L’opposition du père Bobrowski au mariage s’expliquait par des raisons purement économiques. La situation des Korzeniowski était incertaine et Józef Bobrowski aurait souhaité un meilleur parti pour sa fille. Après avoir terminé des études dans la ville marchande de Jytomyr, capitale du district de Volhynie, Apollo se rendit à Saint-Pétersbourg où, entre 1840 et 1846, il étudia le droit et les langues étrangères, sans pour autant obtenir de diplôme. Selon le témoignage de ceux qui le connurent, le père de Joseph Conrad avait un tempérament difficile : sarcastique, opiniâtre et farouche. Pourtant, il dut plaire à Ewa Bobrowska qui lui resta fidèle toute sa vie. 

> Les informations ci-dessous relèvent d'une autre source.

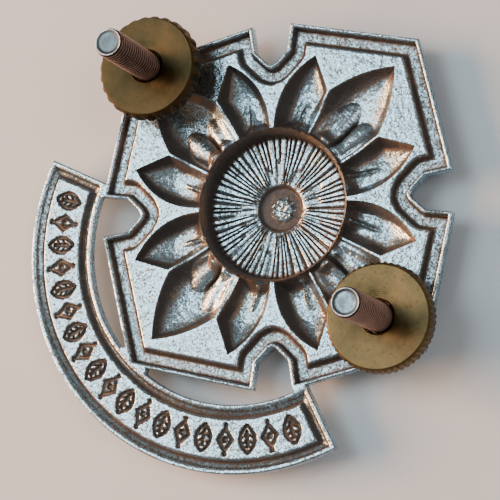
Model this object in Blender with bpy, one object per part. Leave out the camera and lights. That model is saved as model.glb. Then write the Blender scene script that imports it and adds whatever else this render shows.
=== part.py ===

Les photos nous présente un homme trapu, pas très costaud, mais extrêmement barbu et à la coiffure échevelée : son regard fixe l’objectif avec un mélange de défi et de sévérité qui exprime le sens de l’honneur, vertu fondamentale du 19e siècle. L’homme que nous discernons sur ce cliché nous apparaît presque comme un animal indompté, aux aguets, prêt à bondir. Une autre photo, plus tardive, où il arbore une barbe noire soignée et une moustache finement taillée, confirme cette impression de profonde rigueur.